** Start **
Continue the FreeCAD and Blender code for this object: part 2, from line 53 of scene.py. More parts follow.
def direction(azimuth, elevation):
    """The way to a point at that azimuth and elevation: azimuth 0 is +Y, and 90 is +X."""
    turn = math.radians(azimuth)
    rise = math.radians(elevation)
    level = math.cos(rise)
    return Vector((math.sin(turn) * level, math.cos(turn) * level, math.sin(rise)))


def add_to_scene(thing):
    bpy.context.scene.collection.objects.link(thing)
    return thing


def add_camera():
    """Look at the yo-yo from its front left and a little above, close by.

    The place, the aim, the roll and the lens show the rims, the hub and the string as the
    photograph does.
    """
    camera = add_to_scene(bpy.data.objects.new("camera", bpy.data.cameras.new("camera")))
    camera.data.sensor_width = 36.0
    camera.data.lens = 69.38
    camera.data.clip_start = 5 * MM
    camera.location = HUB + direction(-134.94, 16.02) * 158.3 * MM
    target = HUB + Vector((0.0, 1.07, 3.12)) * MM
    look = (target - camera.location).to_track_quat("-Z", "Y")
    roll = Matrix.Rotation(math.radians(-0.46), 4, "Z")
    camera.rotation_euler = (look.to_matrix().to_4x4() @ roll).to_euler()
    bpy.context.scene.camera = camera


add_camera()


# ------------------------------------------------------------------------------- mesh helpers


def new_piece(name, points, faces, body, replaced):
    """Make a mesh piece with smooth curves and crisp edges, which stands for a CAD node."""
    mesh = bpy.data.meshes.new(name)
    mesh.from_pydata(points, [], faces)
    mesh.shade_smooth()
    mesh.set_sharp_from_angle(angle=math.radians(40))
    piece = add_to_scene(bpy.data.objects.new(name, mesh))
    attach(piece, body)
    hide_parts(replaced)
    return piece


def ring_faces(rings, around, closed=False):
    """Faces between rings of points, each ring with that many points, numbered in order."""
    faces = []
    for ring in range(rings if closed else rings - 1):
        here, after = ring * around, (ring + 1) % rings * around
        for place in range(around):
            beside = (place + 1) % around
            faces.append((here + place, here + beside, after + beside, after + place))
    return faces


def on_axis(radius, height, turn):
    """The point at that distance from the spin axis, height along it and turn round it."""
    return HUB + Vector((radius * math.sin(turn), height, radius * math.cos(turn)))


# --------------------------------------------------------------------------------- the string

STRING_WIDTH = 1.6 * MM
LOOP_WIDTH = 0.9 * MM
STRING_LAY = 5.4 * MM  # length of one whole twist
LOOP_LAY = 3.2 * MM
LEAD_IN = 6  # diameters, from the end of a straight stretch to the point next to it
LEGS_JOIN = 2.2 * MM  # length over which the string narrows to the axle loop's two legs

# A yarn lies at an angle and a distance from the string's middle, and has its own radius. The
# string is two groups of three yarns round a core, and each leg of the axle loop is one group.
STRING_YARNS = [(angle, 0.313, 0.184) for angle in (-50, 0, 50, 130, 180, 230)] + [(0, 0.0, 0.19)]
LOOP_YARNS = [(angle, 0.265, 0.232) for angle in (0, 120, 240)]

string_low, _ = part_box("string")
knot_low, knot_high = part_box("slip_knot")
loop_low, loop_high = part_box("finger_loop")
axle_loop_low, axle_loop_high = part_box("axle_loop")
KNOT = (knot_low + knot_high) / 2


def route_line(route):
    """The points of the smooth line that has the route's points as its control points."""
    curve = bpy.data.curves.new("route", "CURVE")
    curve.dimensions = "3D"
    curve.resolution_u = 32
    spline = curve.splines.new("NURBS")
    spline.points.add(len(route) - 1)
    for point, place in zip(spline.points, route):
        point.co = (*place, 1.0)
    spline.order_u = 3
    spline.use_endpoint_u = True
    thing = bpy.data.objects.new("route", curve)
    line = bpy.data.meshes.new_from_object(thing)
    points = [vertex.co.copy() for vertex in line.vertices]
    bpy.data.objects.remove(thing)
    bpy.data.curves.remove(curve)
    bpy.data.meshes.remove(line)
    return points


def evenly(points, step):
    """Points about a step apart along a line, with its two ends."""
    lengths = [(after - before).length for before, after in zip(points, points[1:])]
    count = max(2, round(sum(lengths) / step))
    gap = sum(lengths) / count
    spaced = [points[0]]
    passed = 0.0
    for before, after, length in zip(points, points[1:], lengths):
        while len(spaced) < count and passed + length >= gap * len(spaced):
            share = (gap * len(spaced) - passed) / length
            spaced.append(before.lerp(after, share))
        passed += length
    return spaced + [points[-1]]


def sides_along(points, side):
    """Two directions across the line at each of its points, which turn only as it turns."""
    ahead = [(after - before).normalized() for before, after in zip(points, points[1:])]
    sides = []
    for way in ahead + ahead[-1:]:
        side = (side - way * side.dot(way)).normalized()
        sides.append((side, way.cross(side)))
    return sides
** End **
** Start **
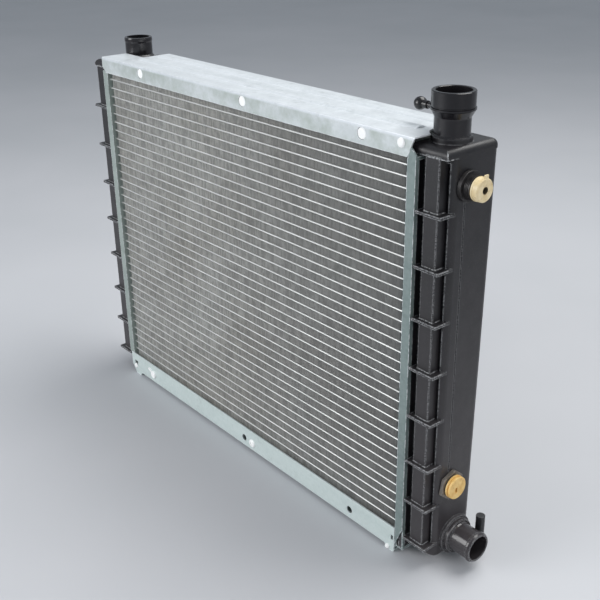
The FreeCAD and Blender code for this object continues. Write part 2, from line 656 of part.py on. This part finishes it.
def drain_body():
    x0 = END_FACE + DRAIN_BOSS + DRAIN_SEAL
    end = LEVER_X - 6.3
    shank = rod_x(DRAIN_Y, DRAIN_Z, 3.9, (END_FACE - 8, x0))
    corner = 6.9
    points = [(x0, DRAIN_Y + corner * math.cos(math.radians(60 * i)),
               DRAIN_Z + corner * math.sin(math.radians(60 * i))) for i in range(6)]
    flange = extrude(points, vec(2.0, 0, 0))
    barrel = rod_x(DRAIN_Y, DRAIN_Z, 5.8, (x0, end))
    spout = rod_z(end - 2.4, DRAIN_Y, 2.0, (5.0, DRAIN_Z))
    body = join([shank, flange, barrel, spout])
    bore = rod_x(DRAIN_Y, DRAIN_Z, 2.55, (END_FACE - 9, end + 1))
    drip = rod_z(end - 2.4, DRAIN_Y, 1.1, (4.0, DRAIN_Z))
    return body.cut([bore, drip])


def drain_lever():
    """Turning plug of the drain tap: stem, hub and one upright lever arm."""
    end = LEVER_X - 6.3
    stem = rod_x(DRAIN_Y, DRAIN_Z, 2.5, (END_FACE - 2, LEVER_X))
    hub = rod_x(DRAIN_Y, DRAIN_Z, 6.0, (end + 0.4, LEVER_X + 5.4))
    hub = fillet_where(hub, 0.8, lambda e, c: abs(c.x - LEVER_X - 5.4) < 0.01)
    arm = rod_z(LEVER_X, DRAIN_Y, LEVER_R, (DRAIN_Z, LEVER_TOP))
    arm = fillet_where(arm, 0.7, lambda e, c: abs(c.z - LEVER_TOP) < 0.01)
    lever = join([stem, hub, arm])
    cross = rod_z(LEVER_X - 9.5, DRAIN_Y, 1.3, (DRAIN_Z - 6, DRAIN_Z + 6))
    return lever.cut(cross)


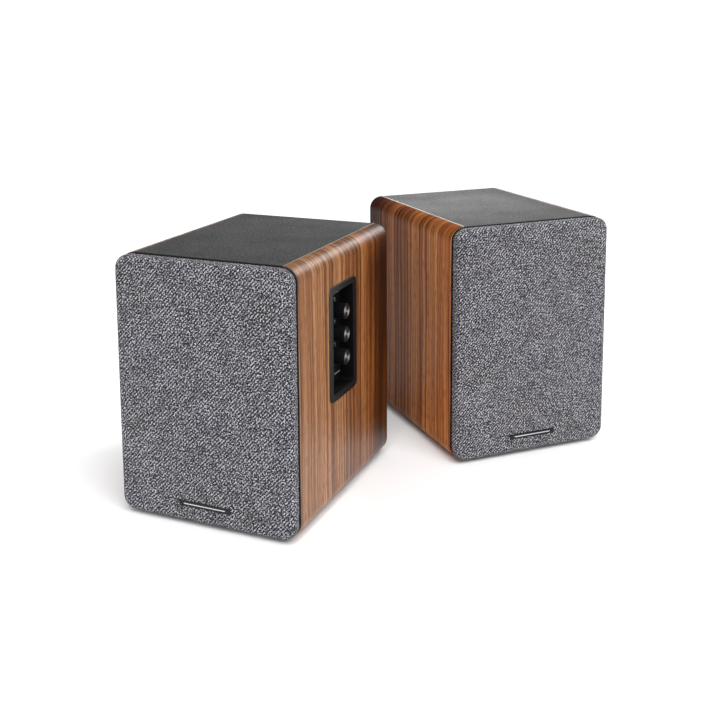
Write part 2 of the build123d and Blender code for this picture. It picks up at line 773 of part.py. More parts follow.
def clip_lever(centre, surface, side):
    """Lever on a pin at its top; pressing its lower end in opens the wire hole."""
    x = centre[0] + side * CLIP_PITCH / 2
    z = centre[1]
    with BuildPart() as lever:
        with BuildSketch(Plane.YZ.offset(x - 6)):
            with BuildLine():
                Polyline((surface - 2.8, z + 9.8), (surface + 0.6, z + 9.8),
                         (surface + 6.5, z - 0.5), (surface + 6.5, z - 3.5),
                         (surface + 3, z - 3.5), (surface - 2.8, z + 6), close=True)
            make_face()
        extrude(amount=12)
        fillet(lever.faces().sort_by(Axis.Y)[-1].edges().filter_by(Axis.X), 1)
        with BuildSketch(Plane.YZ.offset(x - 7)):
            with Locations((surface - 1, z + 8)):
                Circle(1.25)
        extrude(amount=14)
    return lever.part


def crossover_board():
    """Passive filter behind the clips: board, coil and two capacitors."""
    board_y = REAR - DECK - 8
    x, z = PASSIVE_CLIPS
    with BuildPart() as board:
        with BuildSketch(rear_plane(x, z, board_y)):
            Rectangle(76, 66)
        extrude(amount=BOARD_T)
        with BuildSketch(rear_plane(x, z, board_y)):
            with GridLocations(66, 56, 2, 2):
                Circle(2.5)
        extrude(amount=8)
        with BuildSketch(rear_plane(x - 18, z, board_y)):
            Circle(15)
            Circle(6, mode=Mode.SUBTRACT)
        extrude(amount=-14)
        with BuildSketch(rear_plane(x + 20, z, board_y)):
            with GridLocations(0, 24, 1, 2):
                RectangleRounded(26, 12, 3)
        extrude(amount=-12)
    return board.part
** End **
** Start **
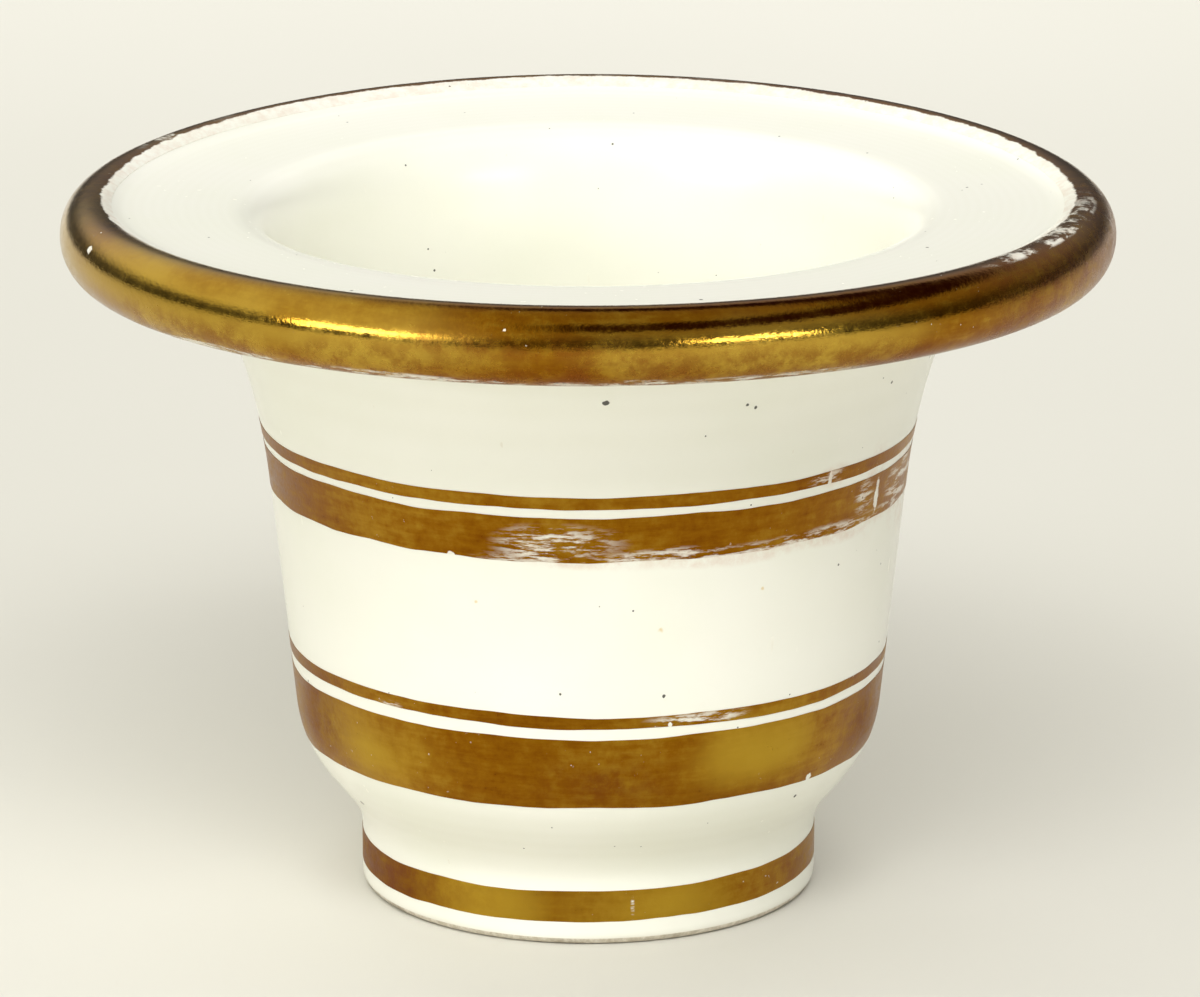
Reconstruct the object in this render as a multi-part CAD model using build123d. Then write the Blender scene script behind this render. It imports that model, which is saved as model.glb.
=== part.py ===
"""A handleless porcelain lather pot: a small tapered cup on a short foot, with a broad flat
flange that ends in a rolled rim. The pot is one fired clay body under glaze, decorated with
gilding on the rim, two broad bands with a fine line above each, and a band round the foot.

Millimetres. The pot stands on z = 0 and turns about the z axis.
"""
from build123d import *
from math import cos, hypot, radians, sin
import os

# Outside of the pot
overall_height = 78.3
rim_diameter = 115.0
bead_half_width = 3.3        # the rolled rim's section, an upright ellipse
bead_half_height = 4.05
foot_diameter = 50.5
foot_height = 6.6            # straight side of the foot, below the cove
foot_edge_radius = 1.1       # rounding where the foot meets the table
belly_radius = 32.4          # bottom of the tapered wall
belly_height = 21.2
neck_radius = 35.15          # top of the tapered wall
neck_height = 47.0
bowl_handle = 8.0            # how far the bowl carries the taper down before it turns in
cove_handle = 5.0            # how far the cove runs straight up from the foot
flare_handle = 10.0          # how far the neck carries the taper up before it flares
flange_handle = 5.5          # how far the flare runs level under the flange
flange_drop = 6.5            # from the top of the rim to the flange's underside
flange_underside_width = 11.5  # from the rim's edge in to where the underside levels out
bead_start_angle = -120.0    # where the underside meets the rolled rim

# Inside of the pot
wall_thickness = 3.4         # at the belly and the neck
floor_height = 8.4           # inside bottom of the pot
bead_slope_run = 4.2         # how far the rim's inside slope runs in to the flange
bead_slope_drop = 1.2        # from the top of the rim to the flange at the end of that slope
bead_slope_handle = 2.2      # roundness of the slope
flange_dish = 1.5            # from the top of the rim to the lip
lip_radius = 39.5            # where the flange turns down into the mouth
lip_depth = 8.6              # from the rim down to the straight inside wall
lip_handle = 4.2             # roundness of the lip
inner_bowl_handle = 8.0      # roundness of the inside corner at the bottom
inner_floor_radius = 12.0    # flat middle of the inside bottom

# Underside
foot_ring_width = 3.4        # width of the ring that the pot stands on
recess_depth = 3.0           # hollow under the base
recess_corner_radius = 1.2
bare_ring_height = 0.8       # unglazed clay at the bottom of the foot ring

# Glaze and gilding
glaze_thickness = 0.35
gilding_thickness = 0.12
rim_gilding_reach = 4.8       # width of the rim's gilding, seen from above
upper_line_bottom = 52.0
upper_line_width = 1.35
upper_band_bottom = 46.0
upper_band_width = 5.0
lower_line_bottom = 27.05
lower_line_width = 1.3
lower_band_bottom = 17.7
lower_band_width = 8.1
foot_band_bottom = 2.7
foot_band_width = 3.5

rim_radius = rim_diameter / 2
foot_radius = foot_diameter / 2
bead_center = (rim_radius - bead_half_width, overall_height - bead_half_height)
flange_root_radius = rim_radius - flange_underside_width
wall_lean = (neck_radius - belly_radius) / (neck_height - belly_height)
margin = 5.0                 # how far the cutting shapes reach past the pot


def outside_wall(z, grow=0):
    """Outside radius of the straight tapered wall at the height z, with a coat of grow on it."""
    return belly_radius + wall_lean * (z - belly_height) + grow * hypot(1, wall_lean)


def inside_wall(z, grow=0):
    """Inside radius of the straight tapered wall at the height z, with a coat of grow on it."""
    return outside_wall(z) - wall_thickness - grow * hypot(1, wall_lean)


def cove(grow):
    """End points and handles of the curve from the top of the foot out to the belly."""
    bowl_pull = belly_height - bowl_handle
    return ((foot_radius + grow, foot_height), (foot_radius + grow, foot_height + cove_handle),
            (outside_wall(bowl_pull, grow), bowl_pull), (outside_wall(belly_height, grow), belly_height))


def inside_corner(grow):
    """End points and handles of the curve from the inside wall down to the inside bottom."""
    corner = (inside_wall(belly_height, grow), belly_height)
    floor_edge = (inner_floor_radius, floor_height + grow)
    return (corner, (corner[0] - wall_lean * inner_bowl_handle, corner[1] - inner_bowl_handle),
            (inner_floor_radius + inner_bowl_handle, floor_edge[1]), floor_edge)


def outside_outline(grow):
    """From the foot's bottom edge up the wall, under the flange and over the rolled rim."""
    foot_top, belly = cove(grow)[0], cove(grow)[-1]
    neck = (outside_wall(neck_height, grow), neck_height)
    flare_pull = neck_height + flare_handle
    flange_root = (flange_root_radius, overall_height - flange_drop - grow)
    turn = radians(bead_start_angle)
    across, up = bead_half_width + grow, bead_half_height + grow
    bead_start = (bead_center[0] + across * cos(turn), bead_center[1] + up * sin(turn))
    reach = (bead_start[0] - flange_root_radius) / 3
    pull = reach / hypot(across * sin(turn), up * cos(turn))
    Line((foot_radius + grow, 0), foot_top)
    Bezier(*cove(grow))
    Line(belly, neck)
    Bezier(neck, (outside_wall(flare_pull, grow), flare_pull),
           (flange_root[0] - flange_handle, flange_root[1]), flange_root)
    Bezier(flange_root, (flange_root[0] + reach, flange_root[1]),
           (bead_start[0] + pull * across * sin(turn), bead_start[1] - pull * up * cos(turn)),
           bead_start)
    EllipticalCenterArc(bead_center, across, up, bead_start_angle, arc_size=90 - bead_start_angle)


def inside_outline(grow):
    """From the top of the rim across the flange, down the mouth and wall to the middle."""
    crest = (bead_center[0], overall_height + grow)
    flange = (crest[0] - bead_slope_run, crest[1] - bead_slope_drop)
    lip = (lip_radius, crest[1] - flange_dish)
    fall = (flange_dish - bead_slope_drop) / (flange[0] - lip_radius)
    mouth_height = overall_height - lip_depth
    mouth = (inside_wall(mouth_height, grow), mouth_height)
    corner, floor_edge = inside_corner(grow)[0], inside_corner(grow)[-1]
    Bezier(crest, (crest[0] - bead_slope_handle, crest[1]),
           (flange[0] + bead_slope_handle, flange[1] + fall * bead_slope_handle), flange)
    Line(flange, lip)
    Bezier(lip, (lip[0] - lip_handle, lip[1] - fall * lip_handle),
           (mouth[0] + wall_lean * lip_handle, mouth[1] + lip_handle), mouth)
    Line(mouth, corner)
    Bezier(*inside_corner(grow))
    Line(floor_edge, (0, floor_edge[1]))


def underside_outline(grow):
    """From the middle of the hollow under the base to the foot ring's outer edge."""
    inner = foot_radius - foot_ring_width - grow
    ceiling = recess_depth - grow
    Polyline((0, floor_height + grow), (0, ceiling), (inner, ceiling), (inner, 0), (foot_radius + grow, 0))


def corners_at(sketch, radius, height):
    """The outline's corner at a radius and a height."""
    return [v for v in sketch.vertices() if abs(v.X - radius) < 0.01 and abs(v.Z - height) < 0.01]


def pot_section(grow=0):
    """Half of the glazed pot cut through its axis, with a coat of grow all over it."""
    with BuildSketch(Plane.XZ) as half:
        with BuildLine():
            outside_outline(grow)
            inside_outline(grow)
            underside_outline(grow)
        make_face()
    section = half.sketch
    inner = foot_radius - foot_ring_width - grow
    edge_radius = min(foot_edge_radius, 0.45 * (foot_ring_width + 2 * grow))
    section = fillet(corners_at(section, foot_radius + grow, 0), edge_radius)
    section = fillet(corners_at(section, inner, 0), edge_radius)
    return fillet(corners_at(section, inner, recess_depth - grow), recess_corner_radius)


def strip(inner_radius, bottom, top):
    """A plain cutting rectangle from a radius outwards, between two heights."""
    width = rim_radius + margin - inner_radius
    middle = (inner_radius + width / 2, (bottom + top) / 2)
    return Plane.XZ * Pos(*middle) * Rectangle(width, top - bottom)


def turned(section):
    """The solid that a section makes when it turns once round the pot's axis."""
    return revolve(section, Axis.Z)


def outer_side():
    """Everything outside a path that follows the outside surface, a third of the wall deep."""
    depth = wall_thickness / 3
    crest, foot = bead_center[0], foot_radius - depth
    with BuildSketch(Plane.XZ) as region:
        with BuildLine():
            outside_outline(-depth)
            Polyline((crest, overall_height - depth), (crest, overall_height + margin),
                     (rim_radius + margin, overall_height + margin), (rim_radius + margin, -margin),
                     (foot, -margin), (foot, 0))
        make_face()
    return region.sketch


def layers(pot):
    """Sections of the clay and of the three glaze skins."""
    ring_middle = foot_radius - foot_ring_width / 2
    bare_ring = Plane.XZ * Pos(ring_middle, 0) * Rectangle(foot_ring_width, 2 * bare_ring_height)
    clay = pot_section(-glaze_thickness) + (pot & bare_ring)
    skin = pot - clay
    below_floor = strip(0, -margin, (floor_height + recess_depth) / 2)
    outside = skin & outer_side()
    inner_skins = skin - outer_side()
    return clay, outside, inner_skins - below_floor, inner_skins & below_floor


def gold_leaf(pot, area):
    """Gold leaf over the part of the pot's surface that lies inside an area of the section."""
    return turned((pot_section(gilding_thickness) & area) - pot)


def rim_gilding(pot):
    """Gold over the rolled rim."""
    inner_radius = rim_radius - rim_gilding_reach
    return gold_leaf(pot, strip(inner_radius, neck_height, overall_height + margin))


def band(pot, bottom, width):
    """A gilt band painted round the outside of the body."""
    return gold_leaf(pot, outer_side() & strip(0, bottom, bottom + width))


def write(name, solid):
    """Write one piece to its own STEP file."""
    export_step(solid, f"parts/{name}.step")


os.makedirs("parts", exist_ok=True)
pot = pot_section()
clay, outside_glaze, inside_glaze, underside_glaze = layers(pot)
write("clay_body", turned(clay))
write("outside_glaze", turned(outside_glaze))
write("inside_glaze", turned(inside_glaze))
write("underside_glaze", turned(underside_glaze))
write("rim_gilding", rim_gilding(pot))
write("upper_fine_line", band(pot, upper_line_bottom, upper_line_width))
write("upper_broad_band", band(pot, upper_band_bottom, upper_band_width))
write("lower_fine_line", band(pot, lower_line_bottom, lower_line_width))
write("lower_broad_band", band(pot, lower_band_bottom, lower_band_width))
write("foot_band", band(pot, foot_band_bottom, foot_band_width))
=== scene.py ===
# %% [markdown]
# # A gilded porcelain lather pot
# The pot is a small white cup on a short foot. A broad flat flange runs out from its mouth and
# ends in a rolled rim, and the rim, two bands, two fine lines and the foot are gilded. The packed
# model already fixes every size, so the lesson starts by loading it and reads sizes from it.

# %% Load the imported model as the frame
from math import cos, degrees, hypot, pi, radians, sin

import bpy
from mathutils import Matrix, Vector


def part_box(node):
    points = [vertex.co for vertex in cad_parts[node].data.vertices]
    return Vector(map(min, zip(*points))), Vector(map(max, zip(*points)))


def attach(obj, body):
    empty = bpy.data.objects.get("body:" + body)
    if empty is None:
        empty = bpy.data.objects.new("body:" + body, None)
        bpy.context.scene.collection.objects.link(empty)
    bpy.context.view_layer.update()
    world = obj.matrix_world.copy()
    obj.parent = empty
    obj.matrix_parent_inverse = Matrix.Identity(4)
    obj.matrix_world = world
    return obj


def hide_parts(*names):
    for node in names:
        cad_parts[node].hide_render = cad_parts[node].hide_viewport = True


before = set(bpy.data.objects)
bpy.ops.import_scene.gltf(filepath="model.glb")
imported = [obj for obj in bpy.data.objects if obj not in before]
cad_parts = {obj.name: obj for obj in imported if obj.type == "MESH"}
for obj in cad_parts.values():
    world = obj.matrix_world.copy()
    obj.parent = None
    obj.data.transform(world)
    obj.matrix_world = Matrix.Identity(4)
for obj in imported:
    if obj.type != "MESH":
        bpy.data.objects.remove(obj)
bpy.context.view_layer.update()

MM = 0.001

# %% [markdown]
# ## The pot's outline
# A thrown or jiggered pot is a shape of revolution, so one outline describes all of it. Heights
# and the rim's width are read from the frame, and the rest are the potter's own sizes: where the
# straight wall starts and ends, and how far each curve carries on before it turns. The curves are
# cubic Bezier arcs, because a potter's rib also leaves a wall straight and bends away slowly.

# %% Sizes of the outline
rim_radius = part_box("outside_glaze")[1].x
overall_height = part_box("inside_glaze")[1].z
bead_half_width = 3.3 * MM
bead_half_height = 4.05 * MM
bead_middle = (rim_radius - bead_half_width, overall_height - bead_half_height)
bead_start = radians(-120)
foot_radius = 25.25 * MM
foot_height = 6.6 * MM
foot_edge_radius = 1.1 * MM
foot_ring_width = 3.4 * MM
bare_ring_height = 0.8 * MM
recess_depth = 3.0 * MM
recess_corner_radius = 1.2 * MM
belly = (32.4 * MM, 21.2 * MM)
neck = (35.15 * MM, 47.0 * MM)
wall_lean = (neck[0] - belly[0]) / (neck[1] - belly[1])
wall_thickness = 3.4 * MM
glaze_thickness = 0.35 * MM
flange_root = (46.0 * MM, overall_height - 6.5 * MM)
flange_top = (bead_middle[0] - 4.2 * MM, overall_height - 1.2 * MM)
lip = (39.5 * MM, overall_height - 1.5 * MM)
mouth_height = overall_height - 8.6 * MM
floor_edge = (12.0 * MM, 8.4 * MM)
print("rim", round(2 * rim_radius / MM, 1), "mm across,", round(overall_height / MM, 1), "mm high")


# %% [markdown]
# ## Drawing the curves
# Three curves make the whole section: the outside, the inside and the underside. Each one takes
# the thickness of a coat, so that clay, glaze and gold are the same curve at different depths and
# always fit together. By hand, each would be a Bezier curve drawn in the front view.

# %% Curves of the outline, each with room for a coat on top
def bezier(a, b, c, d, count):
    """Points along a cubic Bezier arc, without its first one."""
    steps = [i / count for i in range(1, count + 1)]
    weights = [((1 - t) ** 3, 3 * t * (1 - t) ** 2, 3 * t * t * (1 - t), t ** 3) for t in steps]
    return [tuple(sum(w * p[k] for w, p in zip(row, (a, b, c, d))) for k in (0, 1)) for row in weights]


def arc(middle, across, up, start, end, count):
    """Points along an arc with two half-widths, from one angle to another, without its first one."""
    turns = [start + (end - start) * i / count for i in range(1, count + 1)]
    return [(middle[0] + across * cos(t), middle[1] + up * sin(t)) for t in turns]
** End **
## Exercise
From the records above, transcribe without alteration every line from the one with "clay, outside_glaze, inside_glaze, underside_glaze" to the one with "zip(*points))), Vector(map(max, zip(*points)))", inclusive.

## Result for this task
clay, outside_glaze, inside_glaze, underside_glaze = layers(pot)
write("clay_body", turned(clay))
write("outside_glaze", turned(outside_glaze))
write("inside_glaze", turned(inside_glaze))
write("underside_glaze", turned(underside_glaze))
write("rim_gilding", rim_gilding(pot))
write("upper_fine_line", band(pot, upper_line_bottom, upper_line_width))
write("upper_broad_band", band(pot, upper_band_bottom, upper_band_width))
write("lower_fine_line", band(pot, lower_line_bottom, lower_line_width))
write("lower_broad_band", band(pot, lower_band_bottom, lower_band_width))
write("foot_band", band(pot, foot_band_bottom, foot_band_width))
=== scene.py ===
# %% [markdown]
# # A gilded porcelain lather pot
# The pot is a small white cup on a short foot. A broad flat flange runs out from its mouth and
# ends in a rolled rim, and the rim, two bands, two fine lines and the foot are gilded. The packed
# model already fixes every size, so the lesson starts by loading it and reads sizes from it.

# %% Load the imported model as the frame
from math import cos, degrees, hypot, pi, radians, sin

import bpy
from mathutils import Matrix, Vector


def part_box(node):
    points = [vertex.co for vertex in cad_parts[node].data.vertices]
    return Vector(map(min, zip(*points))), Vector(map(max, zip(*points)))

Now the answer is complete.